# Star Wars



## Ambipom (Jun 26, 2008)

Discuss the Star Wars series here. Your favorite movie, least favorite, what you didn't like, what you did like, you favorite scenes, etc.

(Please please please don't tell me I'm the only Star Wars fan)

I like all the episodes, with 2, 6, and 3 in the lead. It's awesome how the Ewoks defeat the Empire's troops. 

I have also fallen in love with Lego Star Wars, but that belongs somewhere else.

And Jawas rock.


----------



## opaltiger (Jun 27, 2008)

how you can place AotC and RotS above the original trilogy boggles the mind :( TPM is the only good prequel episode D:

anyway, fairly diehard fan here; somewhere in the vicinity of 150 novels, most of the halfway decent games, few of the comics, etc etc. I don't even know where to start discussing it :(


----------



## Scizor (Jun 27, 2008)

Star Wars is the epic.

Everything opaltiger said applies to me :D

Also if you have JKA, get the MBII mod for it (it's free and it's epic fun)


----------



## Murkrow (Jun 29, 2008)

I'm not that much of a fan, but I'll watch the films if they're on.
I agree with the majority of diehard fans by saying the originals were best.
I hardly know anything about Star Wars, and yet I know enough to understand almost every spoof made of it.

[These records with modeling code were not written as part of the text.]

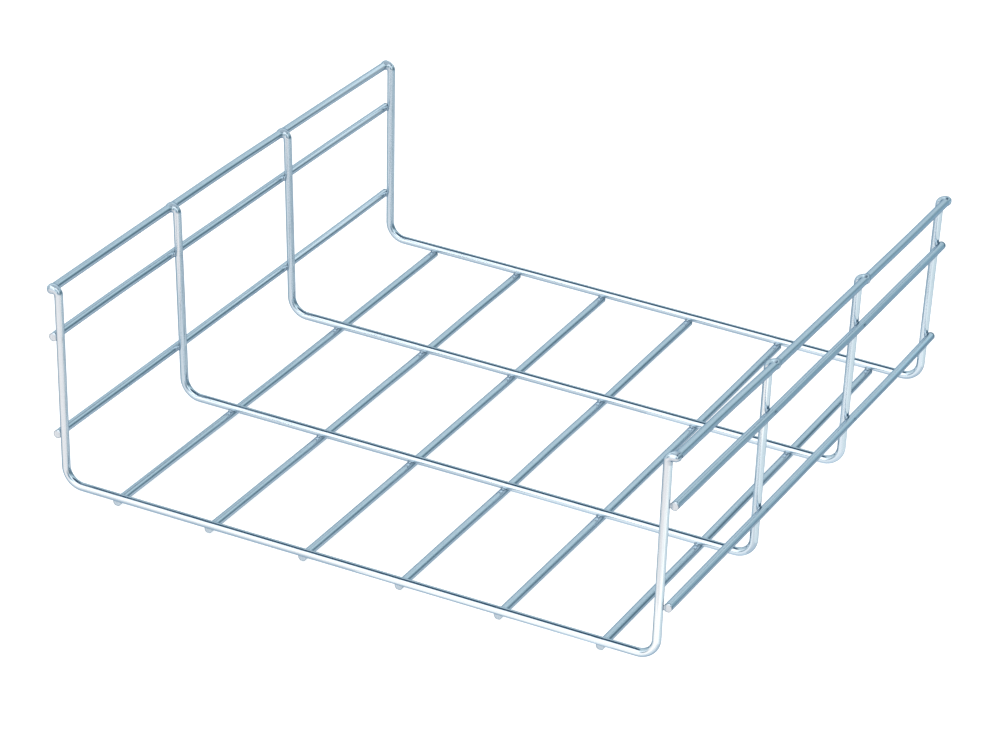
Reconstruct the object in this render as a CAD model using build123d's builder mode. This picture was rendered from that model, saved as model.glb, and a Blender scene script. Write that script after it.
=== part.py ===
"""Section of welded wire-mesh cable tray: U-shaped cross wires, with straight wires welded to their outside.

Millimetres, +Z up. X runs across the tray (left is -X), Y along it (front is -Y).
The origin is the middle of the footprint, on the plane that the bottom wires rest on.
"""

import os

from build123d import *

os.makedirs("parts", exist_ok=True)

# ---------------------------------------------------------------- driving dimensions
wire_diameter = 4.0  # one gauge of drawn wire throughout
inner_width = 300.0  # clear width on the tray floor
floor_pitch = 50.0  # from one bottom wire to the next
floor_wires = 6
bay_length = 100.0  # from one cross wire to the next
bays = 3
lower_rise = 25.0  # side wires, above the cross wires' bottom centreline
middle_rise = 75.0
top_rise = 99.0
wall_splay = 1.6  # how far each wall leans out by the height of its top wire
corner_radius = 9.0  # centreline, where the floor turns up into the wall
lip_radius = 2.3  # centreline, where each leg turns out under the top wire
set_down = 0.5  # how far resistance welding presses two wires into each other
lip_end = 0.9  # the leg's end stops this far short of the top wire's centreline
flash_radius = 1.95  # metal squeezed out round a lap weld
flash_height = 1.3
flash_round = 0.25
tee_flash_radius = 2.3  # metal squeezed out round a leg's end at the top wire
tee_flash_length = 1.2
tee_flash_inset = 0.3  # its middle lies this far inside the leg's end

# ---------------------------------------------------------------- derived dimensions
wire_radius = wire_diameter / 2
stack = wire_diameter - set_down  # centre to centre of two welded wires
tray_length = bays * bay_length
floor_z = wire_radius + stack  # cross wires' bottom centreline
leg_x = inner_width / 2 + wire_radius  # legs' centreline, carried down to floor_z
lip_x = leg_x + wall_splay  # the same, at the top wire
top_wire_x = lip_x + stack
wall_out = Vector(top_rise, 0, -wall_splay).normalized()  # square to the right wall, outwards
tee_flash_x = top_wire_x - lip_end - tee_flash_inset
clear_of_tray = 3 * inner_width  # a length that reaches past the whole tray

cross_wire_names = ["front", "front_middle", "back_middle", "back"]
cross_wire_ys = [(i - bays / 2) * bay_length for i in range(bays + 1)]
bottom_wire_xs = [(i - (floor_wires - 1) / 2) * floor_pitch for i in range(floor_wires)]

# ---------------------------------------------------------------- display colours
pale_zinc = (0.80, 0.83, 0.86)
top_zinc = (0.63, 0.70, 0.76)
blue_zinc = (0.56, 0.66, 0.73)
dull_zinc = (0.45, 0.50, 0.54)


def finish(builder, label, color):
    """Names a finished sub-part, gives it a display colour and writes its STEP file."""
    builder.part.label = label
    builder.part.color = Color(*color)
    export_step(builder.part, f"parts/{label}.step")
    return builder.part


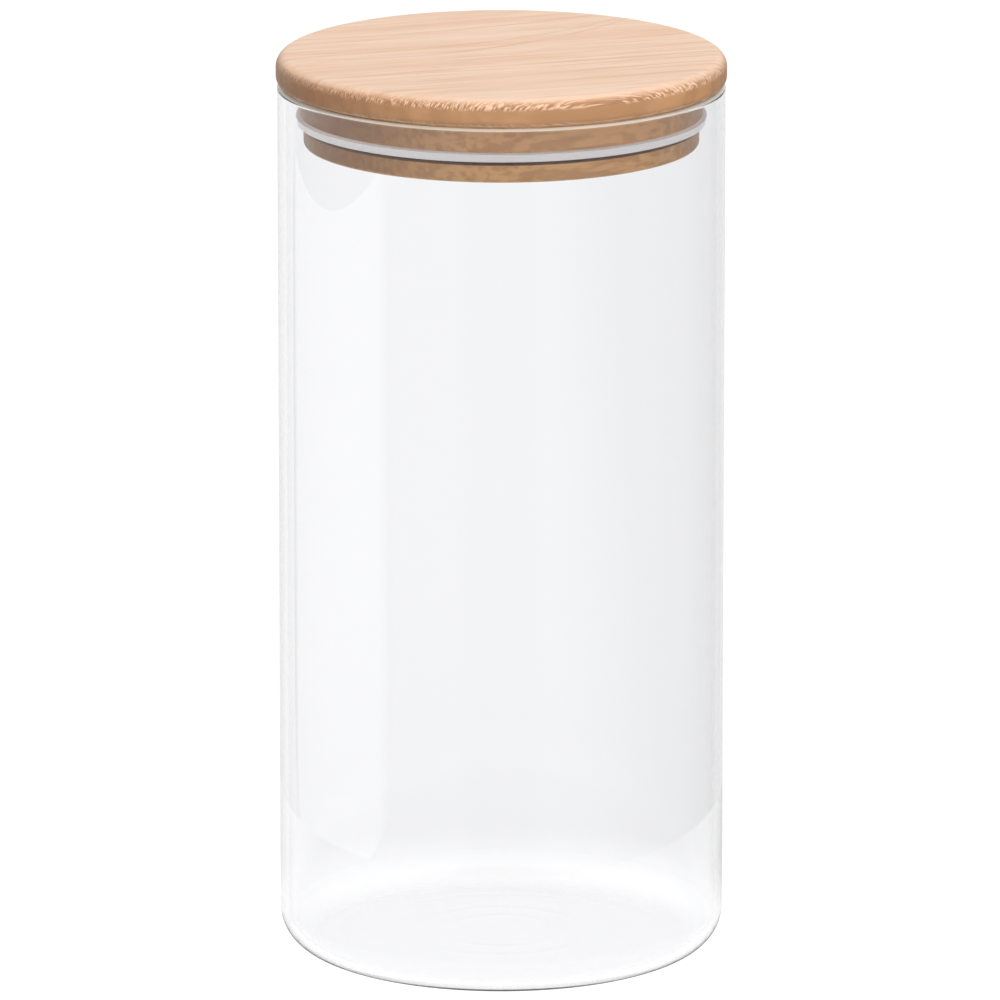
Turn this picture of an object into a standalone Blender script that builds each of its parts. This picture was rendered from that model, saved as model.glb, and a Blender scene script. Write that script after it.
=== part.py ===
"""Food canister: a glass jar closed by a turned bamboo lid that carries a silicone seal.

Units are metres and +Z is up. The origin is on the jar's axis, at the surface that the jar stands on.
Every piece is a turned solid: its outline lies in the X-Z plane, as (radius, height) points, and is
spun round the Z axis.
"""

import math

import bmesh
import bpy

MM = 0.001

# Jar
JAR_RADIUS = 50.0 * MM  # outside of the tube
JAR_HEIGHT = 198.4 * MM  # foot to the top of the rim
JAR_WALL = 2.0 * MM
BASE_THICKNESS = 2.0 * MM
HEEL_RADIUS = 8.5 * MM  # outside bend from the wall to the foot; the inside bend is a wall less
FOOT_WIDTH = 6.0 * MM  # flat ring that the jar stands on
PUSH_UP = 0.6 * MM  # rise of the base inside the foot ring

# Lid
LID_OVERHANG = 0.3 * MM  # how far the plate passes the outside of the tube
PLATE_THICKNESS = 6.3 * MM
PLATE_TOP_EDGE = 2.8 * MM
PLATE_UNDER_EDGE = 1.6 * MM
PLUG_CLEARANCE = 3.1 * MM  # radial room between the plug's upper part and the glass
PLUG_DEPTH = 13.5 * MM  # plate's underside to the plug's end
PLUG_STEP = 0.75 * MM  # the plug's nose is this much smaller in radius
PLUG_EDGE = 1.0 * MM
GROOVE_TOP = 6.5 * MM  # plate's underside to the groove
GROOVE_HEIGHT = 2.8 * MM
GROOVE_DEPTH = 2.5 * MM

# Seal
SEAL_PROUD = 0.6 * MM  # how far the seal's body stands out of the plug's upper part
SEAL_ROOM = 0.75 * MM  # open height left in the groove below the seal's body
LIP_RISE = 5.0 * MM  # groove's top to the lip's tip
LIP_TIP = 0.45 * MM  # thickness at the tip
LIP_ROOT = 0.7 * MM  # thickness where the lip leaves the body

# Fits
FACE_GAP = 0.3 * MM  # between pieces that touch

SEGMENTS = 72  # facets round each piece

# Places that follow from the sizes
jar_inner_radius = JAR_RADIUS - JAR_WALL
foot_outer_radius = JAR_RADIUS - HEEL_RADIUS
foot_inner_radius = foot_outer_radius - FOOT_WIDTH
plate_radius = JAR_RADIUS + LID_OVERHANG
plate_under = JAR_HEIGHT + FACE_GAP
plate_top = plate_under + PLATE_THICKNESS
plug_radius = jar_inner_radius - PLUG_CLEARANCE
nose_radius = plug_radius - PLUG_STEP
plug_end = plate_under - PLUG_DEPTH
groove_top = plate_under - GROOVE_TOP
groove_bottom = groove_top - GROOVE_HEIGHT
groove_radius = plug_radius - GROOVE_DEPTH


def arc(centre, radius, start_degrees, end_degrees, steps):
    """Points on a round edge, from one angle to the other; 0 degrees is outward and 90 is up."""
    points = []
    for step in range(steps + 1):
        angle = math.radians(start_degrees + (end_degrees - start_degrees) * step / steps)
        points.append((centre[0] + radius * math.cos(angle), centre[1] + radius * math.sin(angle)))
    return points


def dome(edge_radius, edge_height, rise, steps):
    """Points of a shallow crown from its edge in to the axis."""
    points = []
    for step in range(steps + 1):
        share = step / steps
        height = edge_height + rise * (1 - math.cos(math.pi * share)) / 2
        points.append((edge_radius * (1 - share), height))
    return points


def material(name, colour, roughness, metallic=0.0, transmission=0.0):
    made = bpy.data.materials.new(name)
    made.use_nodes = True
    shader = made.node_tree.nodes["Principled BSDF"]
    shader.inputs["Base Color"].default_value = (*colour, 1.0)
    shader.inputs["Roughness"].default_value = roughness
    shader.inputs["Metallic"].default_value = metallic
    shader.inputs["Transmission Weight"].default_value = transmission
    return made


def turned(name, outline, closed, finish):
    """A solid of revolution; an open outline starts and ends on the axis."""
    bm = bmesh.new()
    points = [bm.verts.new((radius, 0.0, height)) for radius, height in outline]
    edges = [bm.edges.new(pair) for pair in zip(points, points[1:])]
    if closed:
        edges.append(bm.edges.new((points[-1], points[0])))
    bmesh.ops.spin(
        bm,
        geom=points + edges,
        cent=(0.0, 0.0, 0.0),
        axis=(0.0, 0.0, 1.0),
        angle=2 * math.pi,
        steps=SEGMENTS,
        use_merge=True,
    )
    bmesh.ops.remove_doubles(bm, verts=bm.verts, dist=0.001 * MM)
    bmesh.ops.recalc_face_normals(bm, faces=bm.faces)
    mesh = bpy.data.meshes.new(name)
    bm.to_mesh(mesh)
    bm.free()
    mesh.shade_smooth()
    mesh.set_sharp_from_angle(angle=math.radians(35))
    mesh.materials.append(finish)
    made = bpy.data.objects.new(name, mesh)
    bpy.context.scene.collection.objects.link(made)
    return made


def glass_jar():
    """A length of tube with one end closed to a foot and the other melted to a round rim."""
    rim = JAR_WALL / 2
    under = dome(foot_inner_radius, 0.0, PUSH_UP, 4)[::-1]
    heel = arc((foot_outer_radius, HEEL_RADIUS), HEEL_RADIUS, -90, 0, 7)
    lip = arc((JAR_RADIUS - rim, JAR_HEIGHT - rim), rim, 0, 180, 6)
    bend = HEEL_RADIUS - JAR_WALL
    inner_heel = arc((jar_inner_radius - bend, BASE_THICKNESS + bend), bend, 0, -90, 7)
    floor = dome(foot_inner_radius, BASE_THICKNESS, PUSH_UP, 4)
    outline = under + heel + lip + inner_heel + floor
    clear_glass = material("clear_glass", (0.95, 0.97, 0.97), 0.02, transmission=1.0)
    return turned("glass_jar", outline, False, clear_glass)


def bamboo_lid():
    """A plate that covers the rim, and a plug below it with a groove for the seal."""
    top = arc((plate_radius - PLATE_TOP_EDGE, plate_top - PLATE_TOP_EDGE), PLATE_TOP_EDGE, 90, 0, 6)
    under = arc(
        (plate_radius - PLATE_UNDER_EDGE, plate_under + PLATE_UNDER_EDGE), PLATE_UNDER_EDGE, 0, -90, 3
    )
    groove = [
        (plug_radius, groove_top),
        (groove_radius, groove_top),
        (groove_radius, groove_bottom),
        (nose_radius, groove_bottom),
    ]
    nose = arc((nose_radius - PLUG_EDGE, plug_end + PLUG_EDGE), PLUG_EDGE, 0, -90, 3)
    outline = [(0.0, plate_top)] + top + under + [(plug_radius, plate_under)] + groove + nose
    outline.append((0.0, plug_end))
    return turned("bamboo_lid", outline, False, material("bamboo", (0.72, 0.50, 0.33), 0.45))


def silicone_seal():
    """A ring with its body in the groove and one lip that flares up and out to the glass."""
    body_inner = groove_radius + FACE_GAP
    body_top = groove_top - FACE_GAP
    body_bottom = groove_bottom + SEAL_ROOM
    body_outer = plug_radius + SEAL_PROUD
    lip_outer = jar_inner_radius - FACE_GAP
    lip_top = groove_top + LIP_RISE
    outline = [
        (body_inner, body_bottom),
        (body_inner, body_top),
        (body_outer - LIP_ROOT / 2, body_top),
        (lip_outer - LIP_TIP, lip_top),
        (lip_outer, lip_top - LIP_TIP / 2),
        (body_outer + LIP_ROOT / 2, body_top - LIP_ROOT / 2),
        (body_outer, body_top - LIP_ROOT),
        (body_outer, body_bottom + LIP_ROOT / 2),
        (body_outer - LIP_ROOT / 2, body_bottom),
    ]
    return turned("silicone_seal", outline, True, material("silicone", (0.78, 0.76, 0.73), 0.35))


for leftover in list(bpy.data.objects):
    bpy.data.objects.remove(leftover, do_unlink=True)

glass_jar()
bamboo_lid()
silicone_seal()
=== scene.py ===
import math

import bmesh
import bpy
from mathutils import Matrix, Vector


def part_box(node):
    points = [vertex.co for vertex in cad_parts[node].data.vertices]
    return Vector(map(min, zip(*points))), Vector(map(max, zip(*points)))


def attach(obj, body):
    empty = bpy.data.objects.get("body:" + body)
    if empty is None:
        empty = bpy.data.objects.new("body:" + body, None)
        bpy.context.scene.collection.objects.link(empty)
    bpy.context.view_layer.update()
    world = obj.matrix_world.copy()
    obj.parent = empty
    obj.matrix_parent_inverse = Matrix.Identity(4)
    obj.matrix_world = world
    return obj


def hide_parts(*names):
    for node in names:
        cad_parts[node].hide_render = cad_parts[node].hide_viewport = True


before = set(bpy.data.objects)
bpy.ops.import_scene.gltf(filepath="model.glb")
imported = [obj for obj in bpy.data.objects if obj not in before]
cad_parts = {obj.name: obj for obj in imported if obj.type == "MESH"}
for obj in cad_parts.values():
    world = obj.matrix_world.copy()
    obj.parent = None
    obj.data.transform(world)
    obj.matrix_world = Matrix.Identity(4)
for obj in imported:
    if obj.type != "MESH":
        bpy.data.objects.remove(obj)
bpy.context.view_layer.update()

MM = 0.001

# ---------------------------------------------------------------------------------------------
# Jar: a length of clear borosilicate tube, 2 mm thick. One end is worked to a rounded heel and a
# base of the same thickness that rises a little in the middle; the other is cut, ground and
# melted smooth, so that the round rim stays a little milky.

jar_low, jar_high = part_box("glass_jar")
jar_radius = (jar_high.x - jar_low.x) / 2
jar_top = jar_high.z
wall = 2.0 * MM
jar_inner = jar_radius - wall
rim_round = wall * 0.48
rim_start = jar_top - 1.1 * MM
fired_depth = 0.52 * MM
heel = 8.5 * MM
heel_top = heel + 0.5 * MM
base_glass = 2.0 * MM
push_up = 0.6 * MM
foot_flat = jar_radius - 12 * MM
foot_inner = jar_radius - heel - 6.0 * MM
foot_round = 4 * MM
dish = foot_inner * 0.45
ROUND_STEPS = 288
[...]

I just feel saddened by the fact that I wasn't born at the right time to fully appreciate them. For instance, when they first came out and Darth Vader sai his famous line concerning who was who's father everybody must have been like 'omfg no wai!' But when I saw it everybody already knew so it hardly had any impact. I wish I could just forget things about stories so that I could read/watch/play them again and getting the full feeling of surprise each time.

And who _doesn't_ like the Ewoks?


----------



## Flora (Jun 29, 2008)

Murkrow said:


> And who _doesn't_ like the Ewoks?


I ADORE them! <3

I don't have a favorite (because I somehow end up falling asleep before the movie ends most of the time).


----------